Head designer talks form, function, and the future

Nokia chief designer Alastair Curtis with a new E71 phone and an old yellow 5110, whose UI was "beautiful to use."

Nokia recently hosted a cocktail party to introduce journalists to its chief designer, Alastair Curtis. The Brit's formal slide presentation was a carefully crafted marketing piece, hammering in his Finnish employer's slogans such as "beautiful to use" and "connecting people." And he provided a bright glimpse into the company's future plans in response to our questions.

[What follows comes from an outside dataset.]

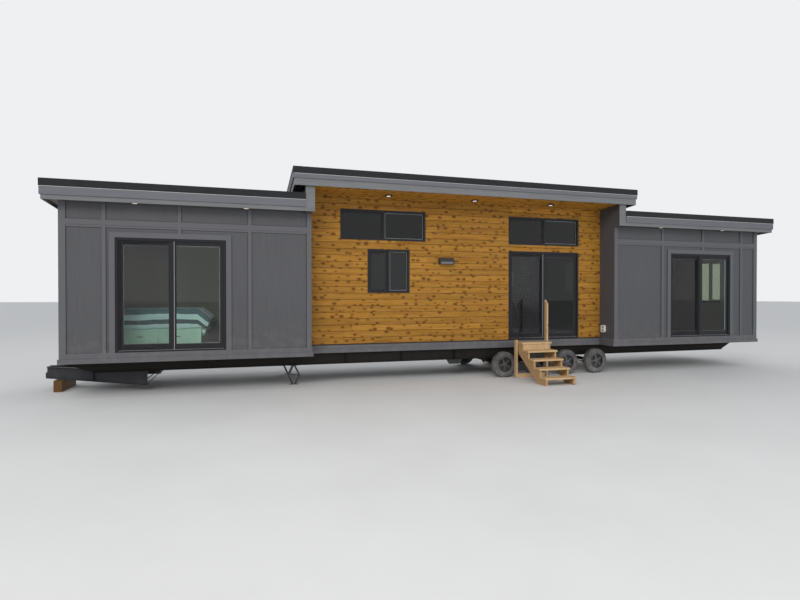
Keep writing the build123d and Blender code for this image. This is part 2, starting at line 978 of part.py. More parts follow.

The revelations started when Curtis described Nokia's record in America. "The U.S. hasn't been Nokia's strongest suit," he conceded. But the company aims to change that, having just completed a fact-finding trip around the States, where Americans were "talking about music, talking about gestures, talking about what they want for the future."

Talking about gestures?

By "gestures," Nokia has something in mind beyond spreading or pinching your fingers to zoom in and out of a photo. A patent filed in June 2007 describes a system that uses ultrasound sensors to detect hand movements -- not on the screen, but in the air in front of it -- such as tracing a clockwise or counterclockwise circle with a finger to go forward or back through pages in a Web browser. Companies file patents for a lot of technologies that they never implement. But Curtis basically told us that this technology is coming, and roughly when.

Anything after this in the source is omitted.